Wednesday, October 5, 2016

My Cord Cutting Journey, Part 1 [Guest Post]

My Cord Cutting Journey Part 1

By One and Zeros


[
Editor's Note: I've asked a friend of mine to write up his cord cutting experience.  He has gone through it more recently and embraced it more deeply than I have.  I hope that you enjoy his journey as much as I have. 
                                                                                                                                              - Schmoid
]

A Brief History


I can track my love of all things tech to two very distinct moments in my life. The first occurred shortly after my high school graduation in 1982. My father gifted me an Audio Receiver and speakers. The setup was straightforward and the quality of sound was, to an 18 year old, superlative. But it was the first time the thought popped into my head that the experience might be better with a larger, and yes, more expensive pair of speakers. I grabbed every audiophile magazine I could find from the newsstand and spent months obsessing over that perfect pair of speakers. I was hooked, and that started my audiophile compulsion. The computer side of my tech love affair didn’t manifest itself until 1992 when I met my future ex-wife. It was yet another gift from my father: a 486SX computer with 4 MB’s of RAM. I knew very little about computers and the gift was meant to stimulate my interest so I could be better prepared for the business world. Mission accomplished. And like my audiophile lifestyle, this new passion came with the desire to constantly upgrade.

Thankfully, life on this earth doesn’t limit you to one or two passions. Great TV and Movies is just plain American. An estimated 116 million households with a TV can’t be wrong. I love Science Fiction. I know that’s a big surprise. Star Trek is King, followed ever so closely by Star Wars. Then there is sports on ESPN, cooking shows from Food Network, police procedurals like Bosch, more sci-fi, fantasy, YouTube, Judge Judy (well, maybe not Judge Judy). All of it is just magical. Great Audio, TV, movies and PC equipment has shaped my personality and continues to contribute to my chosen profession: 20 years of employment and a love affair as a marketing manager in the tech sector.

That was then


But life is rarely static and things happen.  Things like divorce. One day you’re living in a 2,500 square foot house with a 2 car garage with a wife and children. Then you wake up one day and it feels like it was just a dream. Now you have a dinky one bedroom apartment where everything feels like it was made out of lesser materials. And your carryover belongings you got to keep just feel somehow out of place. Very gut wrenching. But there was one silver lining. There was one ray of sunshine that cut through the dark moods. My tech setup stayed 100% intact. All of my toys remained with me to rearrange like a child’s building blocks. I discovered rather quickly that you can put your PC, your TV and your audiophile equipment in the same living space. Downsizing my lifestyle had one huge benefit. My aforementioned obsessions could be kicked into overdrive.
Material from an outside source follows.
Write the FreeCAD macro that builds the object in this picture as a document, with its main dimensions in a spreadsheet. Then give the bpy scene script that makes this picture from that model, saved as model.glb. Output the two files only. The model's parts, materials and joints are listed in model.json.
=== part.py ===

A solution in search of a problem


Armed with 30+ years of tech obsession, numerous upgrade cycles and now a bachelor lifestyle, I was ready to tackle what tech nerds do best: search for a solution where no real problem exists. Oh, we are famous for this. It is the primary justification for owning all of this techy stuff. And the problem I identified was, “How Can I get my favorite TV shows and Movies on my Computer and then out to my TV?”  The whole cable TV market has bugged me for a long time.  They offer a million channels when you only really end up watching a dozen or so.  It is like shopping at a supermarket for the essentials for tonight’s dinner and having the checkout clerk tell you need a hammer and nails to make pasta. In embarking on this minor problem of paying for channels I would never need, I made some fabulous discoveries.

The solution for me was to cut the proverbial cable chord. Stop living with what the cable MSO’s were forcing on me, and start finding the content I love over the Internet. But how can you ensure that Monday Night Football, Dancing with the Stars and Dark Matter (watch this on SyFy!!!) continue to dance across my retinas uninterrupted? How can I find the video content I love without a dedicated coaxial cable and a set top box? There are so many options, what should I choose?